Como é sua relação com a tecnologia? Você escreve seus primeiros rascunhos à mão ou no computador?
Eu amo a tecnologia. Acho que sou uma otimista com isso. Acho que ela proporcionou muitas trocas boas. Faço tudo pelo computador mesmo. Tenho um monte de caderno pela casa, mas só uso para fazer pequenas anotações. Eu demoro demais para escrever à mão, prefiro a agilidade do teclado.
De onde vêm suas ideias? Há um conjunto de hábitos que você cultiva para se manter criativa?
Olha, acho que elas vêm da vida mesmo. A ideia inicial de Descanso por exemplo, eu escrevi há uns 5 anos em um caderno e larguei. Foi uma época que eu escrevia toda noite antes de dormir, minha filha nem tinha nascido. Às vezes, eu até pensava na história, mas não focava nela. Até eu começar o curso do Marcelino Freire, na B_arco. Foi ali que eu resolvi pegar essa ideia e focar nela. E acho que a partir do momento que você se abre para novas histórias elas chegam até você, porque você mudou o seu olhar.
O que você acha que mudou no seu processo de escrita ao longo dos anos? O que você diria a si mesma se pudesse voltar à escrita de seus primeiros textos?

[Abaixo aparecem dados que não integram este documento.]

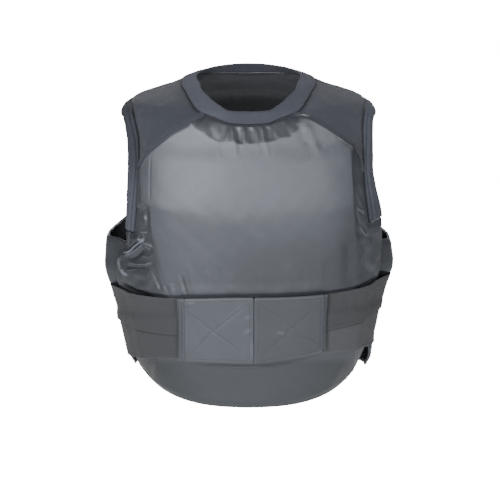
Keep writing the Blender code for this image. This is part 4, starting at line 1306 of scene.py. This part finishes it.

Acho que hoje eu penso mais antes de escrever. Antes, quando eu tinha muito tempo livre, eu ia pro computador sem a mínima ideia do que escrever. Eu digitava até sair algo que eu gostasse. Hoje, quando sento, já tenho ideia do que vou colocar ali.
Que projeto você gostaria de fazer, mas ainda não começou? Que livro você gostaria de ler e ele ainda não existe?
O projeto que eu gostaria de fazer eu já tirei do papel há pouco mais de um ano. Está lá no Instagram. O Novas Clarices surgiu da minha vontade de indicar livros escritos por mulheres brasileiras. O projeto cresceu e hoje eu entrevisto uma escritora por semana, mulheres de todo o Brasil que eu admiro muito e tenho a oportunidade de bater um papo muito gostoso sobre processo de escrita e literatura. É maravilhosa a quantidade de escritoras incríveis que temos hoje no Brasil. É uma safra linda. Sobre o livro, acho que gostaria de ver mais ficção científica, distopias e afins, especialmente escrito por mulheres. Sou completamente fascinada pelo gênero.